• [Problem statement]:
Copy all lines below containing "joints".

• [Data records]:
--------------------
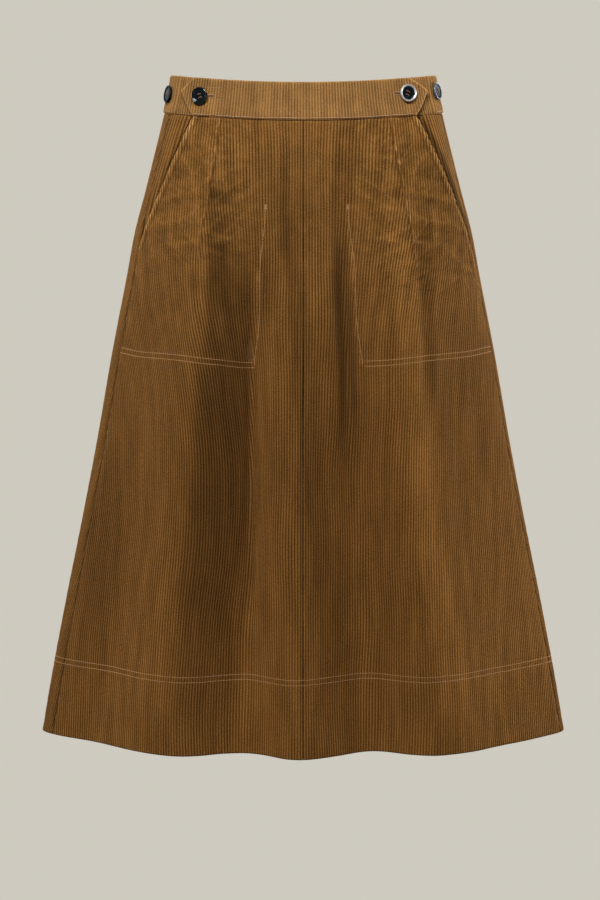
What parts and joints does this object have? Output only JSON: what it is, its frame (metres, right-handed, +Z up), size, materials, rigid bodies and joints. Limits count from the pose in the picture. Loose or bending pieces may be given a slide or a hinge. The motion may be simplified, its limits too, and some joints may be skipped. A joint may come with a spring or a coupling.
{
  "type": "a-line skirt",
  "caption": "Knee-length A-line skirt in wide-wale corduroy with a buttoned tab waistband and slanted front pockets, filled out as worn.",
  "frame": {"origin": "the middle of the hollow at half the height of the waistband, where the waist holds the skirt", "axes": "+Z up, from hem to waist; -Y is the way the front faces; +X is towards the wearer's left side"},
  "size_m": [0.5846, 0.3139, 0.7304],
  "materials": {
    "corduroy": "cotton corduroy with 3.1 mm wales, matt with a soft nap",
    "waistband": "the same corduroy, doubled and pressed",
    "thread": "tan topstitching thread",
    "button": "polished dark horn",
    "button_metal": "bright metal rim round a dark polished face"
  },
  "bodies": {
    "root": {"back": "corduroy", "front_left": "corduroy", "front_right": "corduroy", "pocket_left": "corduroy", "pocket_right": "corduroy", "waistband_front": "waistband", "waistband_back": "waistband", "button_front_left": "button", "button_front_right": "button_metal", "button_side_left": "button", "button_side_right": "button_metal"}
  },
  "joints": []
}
--------------------
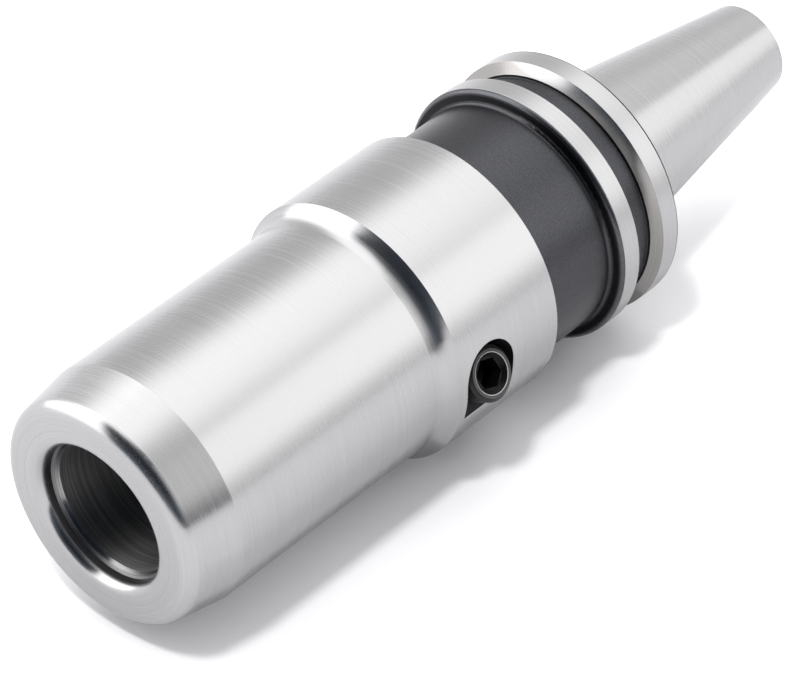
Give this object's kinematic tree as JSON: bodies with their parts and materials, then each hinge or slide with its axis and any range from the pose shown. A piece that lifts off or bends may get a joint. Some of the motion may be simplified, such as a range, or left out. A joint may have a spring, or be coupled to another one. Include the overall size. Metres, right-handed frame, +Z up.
--------------------
• [Output for this exercise]:
What parts and joints does this object have? Output only JSON: what it is, its frame (metres, right-handed, +Z up), size, materials, rigid bodies and joints. Limits count from the pose in the picture. Loose or bending pieces may be given a slide or a hinge. The motion may be simplified, its limits too, and some joints may be skipped. A joint may come with a spring or a coupling.
  "joints": []